Au Tchad, le taux d’accès à l’eau potable est seulement de 46%, selon des estimations du ministère tchadien de l’Eau et de l’Assainissement. Avec les concours de ses partenaires, le gouvernement veut atteindre au moins un taux d’accès durable à l’eau de 60,5% en milieu rural et 70% dans la zone urbaine.
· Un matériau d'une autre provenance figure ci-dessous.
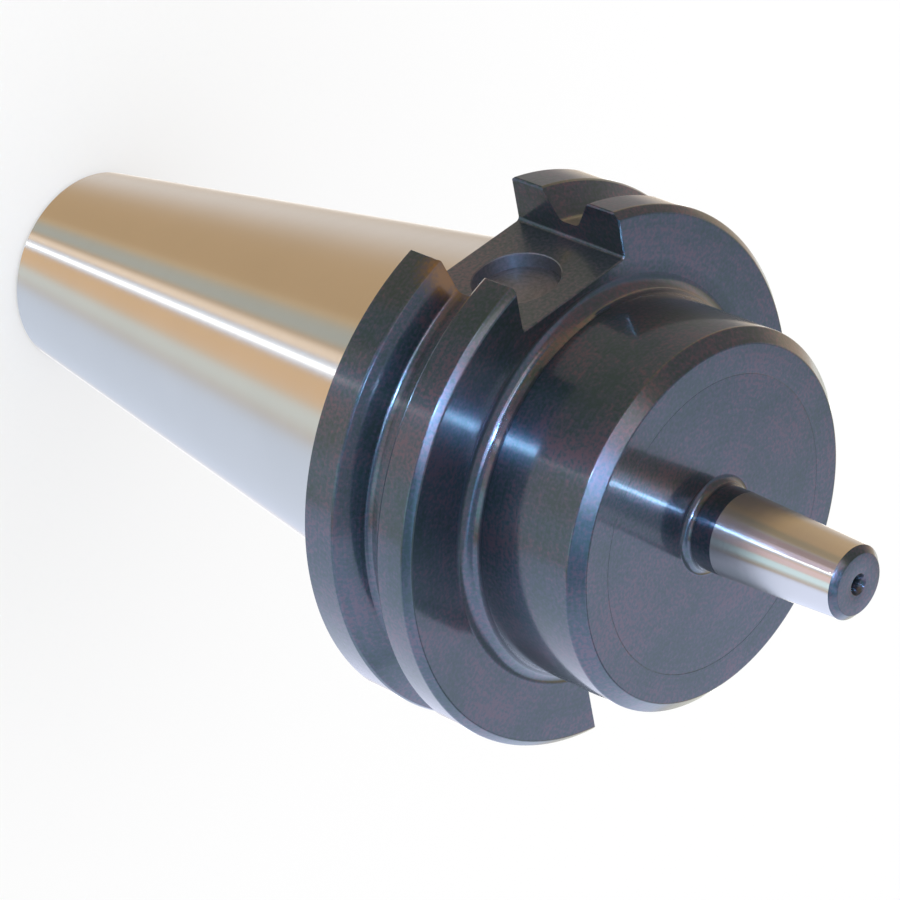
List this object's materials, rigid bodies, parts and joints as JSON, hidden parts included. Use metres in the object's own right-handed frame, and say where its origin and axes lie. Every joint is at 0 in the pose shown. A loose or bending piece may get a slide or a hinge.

La capitale tchadienne n’est desservie actuellement qu’à hauteur de 30%. Le 29 novembre 2017, le ministre de l’Eau et de l’Assainissement, Siddick Abdelkérim Haggar, a lancé les activités du projet de réhabilitation et d’extension du réseau d’eau potable dans la zone urbaine et périurbaine de la capitale, d’un coût de plus de 100 milliards francs CFA, financé à 50% par la Hollande. Ce projet qui sera effectif d’ici 2021, vise à améliorer les vétustes conduites d’eau de la STE et à renforcer les capacités managériales et techniques de ses agents. Il devra permettra d’accroître ce taux de couverture pour atteindre un minimum de 80% à l’horizon 2030.